Workers and a manager hitting cows with wooden canes and metal pipes in daily acts of extreme aggression and violence, sometimes as a form of retaliation against the animals.
• Workers and managers punching and kicking cows, and twisting their tails.
• Squalid and filthy conditions – cows forced to walk through thick feces and newborn calves unable to escape thousands of flies covering their fragile bodies.
• Shocking mortality rates of cows and calves, as well as high rates of injuries and illnesses – likely resulting from the putrid conditions and lack of care and treatment. One calf was born dead, and was pulled roughly from his or her mother. The mother cow didn’t have the benefit of pain management during this incredibly painful and rough incident.
• Cows repeatedly shocked with an electric prod as they were taken away to slaughter.
• Workers cruelly using automated gates to try to force cows to move in tightly packed spaces.
Turning hidden cameras into instruments of truth, undercover investigators are on the front lines of justice for animals — and consumers. Erin’s courage resulted in hidden camera footage that is changing the way the world sees what — and who — they’re eating. And the against-all-odds rescue of two young calves.

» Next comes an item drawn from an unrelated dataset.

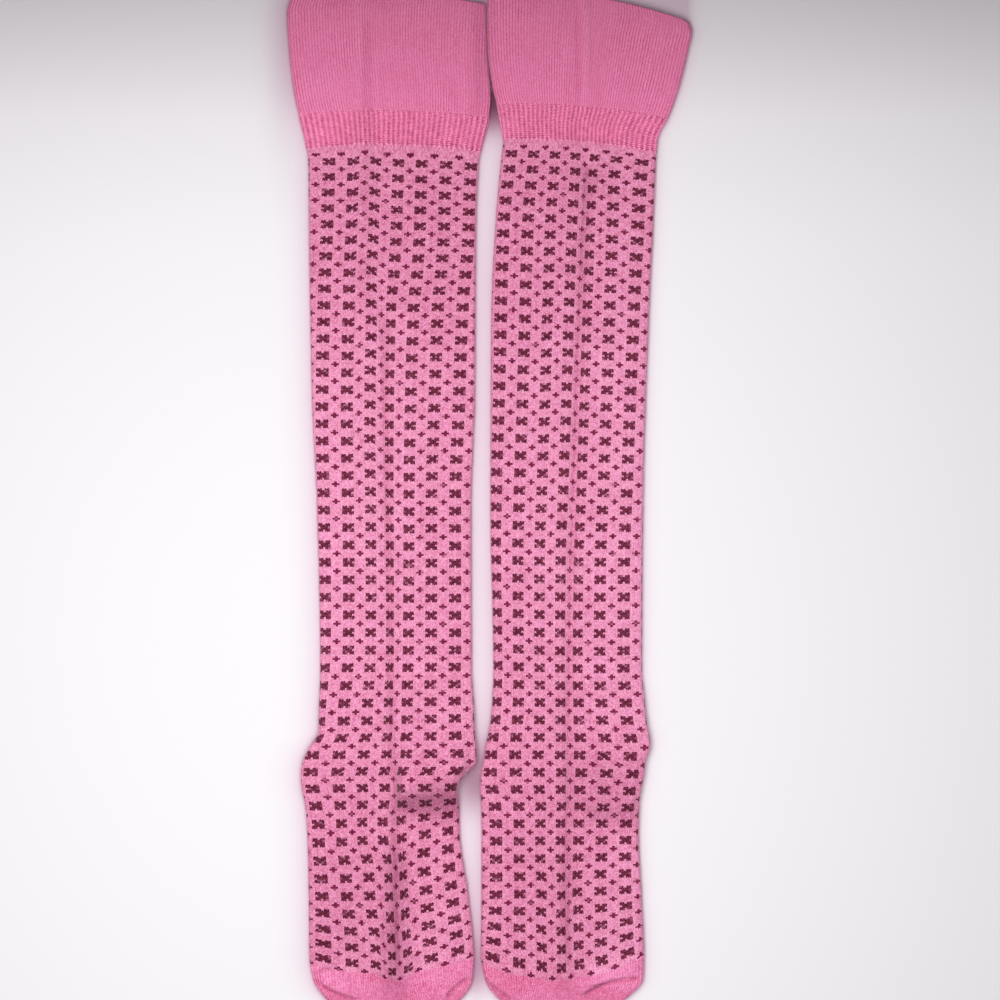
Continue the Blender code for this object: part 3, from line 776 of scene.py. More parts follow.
def add_piece(name, mesh):
    piece = bpy.data.objects.new(name, mesh)
    bpy.context.scene.collection.objects.link(piece)
    return piece


def keep(mesh, attribute, values):
    """Keeps a number for each point in an attribute of the mesh."""
    layer = mesh.attributes.new(attribute, "FLOAT", "POINT")
    layer.data.foreach_set("value", values.astype(np.float32))


def tucked(points, depths):
    """Rings let down into the cloth on the front and back, by a depth for each ring."""
    lowered = points.copy()
    heights = points[:, :, 2]
    middle = (heights.max(axis=1, keepdims=True) + heights.min(axis=1, keepdims=True)) / 2
    lowered[:, :, 2] -= depths[:, None] * np.sign(heights - middle)
    return lowered


def tube(name, form, outer_repeats, inner_repeats, tucks=(0.0, 0.0)):
    """An open knitted tube, with its two walls joined at both ends."""
    shell = Shell(form)
    _, outer_rings, inner_rings = shell.walls(outer_repeats, inner_repeats, WALL, tucks)
    shell.rim(outer_rings[0], inner_rings[0], True)
    shell.rim(outer_rings[-1], inner_rings[-1], False)
    return add_piece(name, shell.mesh(name))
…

In more ways than one, dairy is dead on arrival. Cows must be pregnant in order to produce milk, so calves are mere byproducts to the industry. At Dick Van Dam, a slow and painful death was commonplace for calves. In one instance, a stillborn calf was pulled violently from his suffering mother. Many living calves were simply left in the hot California sun, covered in flies and slowly dying.
Meanwhile, consumers are slowly but surely realizing that the milk they drink does not come from happy cows, but relies on the broken bond between mother and child, and the violent exploitation of these individuals’ bodies. The dairy industry is dying, but not fast enough.
We also followed a truck carrying so-called “spent” cows from the factory farm to a stockyard. Later, we documented trucks going from that stockyard to American Beef Packers (ABP), the site of the former Westland/Hallmark Beef Packing plant that closed down after issuing a massive beef recall following the Humane Society of the United States’ 2008 undercover investigation, raising the question of whether this facility’s cows are ending up killed at this infamous site. ABP currently sells beef to the federal government for its National School Lunch Program.
Animal Outlook submitted investigative materials to county law enforcement agencies. Despite our overwhelming video evidence depicting dozens of apparent violations of California’s laws against animal cruelty and neglect, local law enforcement declined to recommend criminal charges. However, we are still actively pursuing justice for these animals through other means. And after reviewing the investigation, the Animal Legal Defense Fund filed a lawsuit against Dick Van Dam Dairy and the individuals caught on camera for violating state and local animal cruelty laws.